DATA PROVIDED:

>> Start

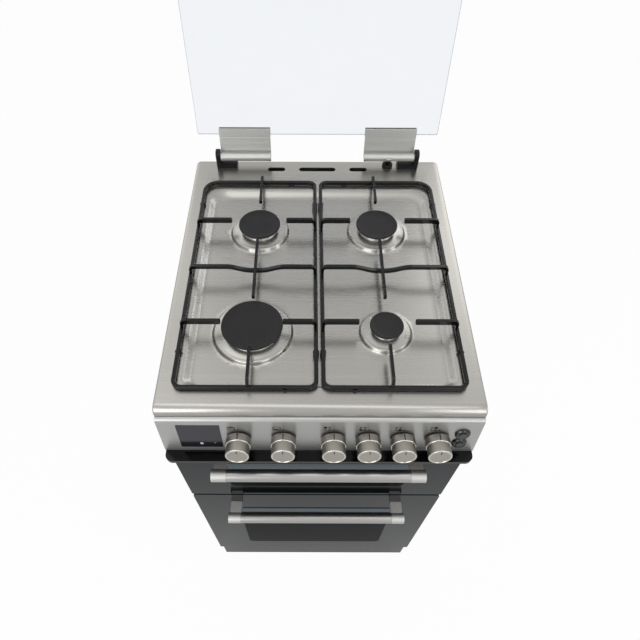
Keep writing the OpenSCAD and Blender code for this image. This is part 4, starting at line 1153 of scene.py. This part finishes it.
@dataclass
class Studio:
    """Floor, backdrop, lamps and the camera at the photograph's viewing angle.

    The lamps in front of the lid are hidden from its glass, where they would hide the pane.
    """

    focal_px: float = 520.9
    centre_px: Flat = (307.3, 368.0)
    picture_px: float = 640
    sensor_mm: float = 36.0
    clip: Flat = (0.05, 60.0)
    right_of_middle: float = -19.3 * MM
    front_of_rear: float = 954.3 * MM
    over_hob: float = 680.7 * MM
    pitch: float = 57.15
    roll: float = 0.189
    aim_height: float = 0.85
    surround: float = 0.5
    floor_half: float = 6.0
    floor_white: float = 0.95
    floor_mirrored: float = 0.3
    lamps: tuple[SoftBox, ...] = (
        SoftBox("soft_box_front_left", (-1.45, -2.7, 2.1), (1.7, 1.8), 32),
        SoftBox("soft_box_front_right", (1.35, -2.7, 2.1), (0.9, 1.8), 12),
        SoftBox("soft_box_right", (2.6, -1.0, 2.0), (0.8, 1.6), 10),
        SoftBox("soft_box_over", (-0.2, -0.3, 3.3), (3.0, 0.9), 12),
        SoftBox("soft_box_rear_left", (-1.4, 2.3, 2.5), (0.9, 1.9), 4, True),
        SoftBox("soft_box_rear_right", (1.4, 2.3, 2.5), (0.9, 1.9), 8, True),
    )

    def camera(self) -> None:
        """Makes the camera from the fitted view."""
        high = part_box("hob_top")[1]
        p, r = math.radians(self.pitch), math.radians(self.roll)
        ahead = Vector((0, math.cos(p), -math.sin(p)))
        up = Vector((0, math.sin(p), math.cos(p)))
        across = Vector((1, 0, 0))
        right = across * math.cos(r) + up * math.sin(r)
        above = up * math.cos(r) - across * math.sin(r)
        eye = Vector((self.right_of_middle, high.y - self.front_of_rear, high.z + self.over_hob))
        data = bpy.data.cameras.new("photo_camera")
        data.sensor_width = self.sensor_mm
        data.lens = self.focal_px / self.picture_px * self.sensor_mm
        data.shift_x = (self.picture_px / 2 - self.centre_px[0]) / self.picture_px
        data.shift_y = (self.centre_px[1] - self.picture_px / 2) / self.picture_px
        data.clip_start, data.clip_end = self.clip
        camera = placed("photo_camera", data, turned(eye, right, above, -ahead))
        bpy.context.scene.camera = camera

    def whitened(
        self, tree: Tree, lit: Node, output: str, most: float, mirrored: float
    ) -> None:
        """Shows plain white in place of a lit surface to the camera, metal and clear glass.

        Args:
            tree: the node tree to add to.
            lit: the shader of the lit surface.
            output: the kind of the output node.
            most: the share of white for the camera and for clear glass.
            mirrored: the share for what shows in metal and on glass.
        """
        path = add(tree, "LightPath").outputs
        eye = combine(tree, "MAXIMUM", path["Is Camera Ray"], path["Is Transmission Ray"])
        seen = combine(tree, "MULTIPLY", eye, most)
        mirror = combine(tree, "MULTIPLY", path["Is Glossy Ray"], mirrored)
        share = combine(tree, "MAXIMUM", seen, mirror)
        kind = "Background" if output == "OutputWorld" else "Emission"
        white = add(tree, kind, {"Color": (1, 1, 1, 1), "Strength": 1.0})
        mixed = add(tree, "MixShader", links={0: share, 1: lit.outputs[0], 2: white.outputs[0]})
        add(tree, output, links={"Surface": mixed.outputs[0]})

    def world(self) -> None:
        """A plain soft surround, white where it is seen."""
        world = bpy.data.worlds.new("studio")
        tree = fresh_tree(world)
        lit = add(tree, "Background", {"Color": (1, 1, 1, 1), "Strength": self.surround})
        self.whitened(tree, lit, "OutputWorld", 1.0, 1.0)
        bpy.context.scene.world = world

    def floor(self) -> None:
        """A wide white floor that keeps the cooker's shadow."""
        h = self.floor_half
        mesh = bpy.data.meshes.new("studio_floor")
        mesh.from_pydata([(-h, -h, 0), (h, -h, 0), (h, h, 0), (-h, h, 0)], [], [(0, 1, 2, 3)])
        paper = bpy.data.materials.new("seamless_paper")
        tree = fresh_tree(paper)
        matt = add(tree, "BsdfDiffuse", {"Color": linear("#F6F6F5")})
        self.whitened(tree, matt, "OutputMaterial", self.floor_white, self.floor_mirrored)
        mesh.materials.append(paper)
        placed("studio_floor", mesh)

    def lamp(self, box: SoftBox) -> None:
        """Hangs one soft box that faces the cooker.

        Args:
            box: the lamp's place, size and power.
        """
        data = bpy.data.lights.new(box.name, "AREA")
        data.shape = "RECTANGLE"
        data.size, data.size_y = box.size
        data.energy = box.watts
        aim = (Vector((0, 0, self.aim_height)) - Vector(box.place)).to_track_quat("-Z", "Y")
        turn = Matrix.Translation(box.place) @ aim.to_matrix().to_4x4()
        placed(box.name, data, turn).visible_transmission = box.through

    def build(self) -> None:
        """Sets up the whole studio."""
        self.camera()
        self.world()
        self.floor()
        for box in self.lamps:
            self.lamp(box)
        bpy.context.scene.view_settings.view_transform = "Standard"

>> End

For this exercise, gather every line of the data that contains the word "high".

        high = part_box("hob_top")[1]
        eye = Vector((self.right_of_middle, high.y - self.front_of_rear, high.z + self.over_hob))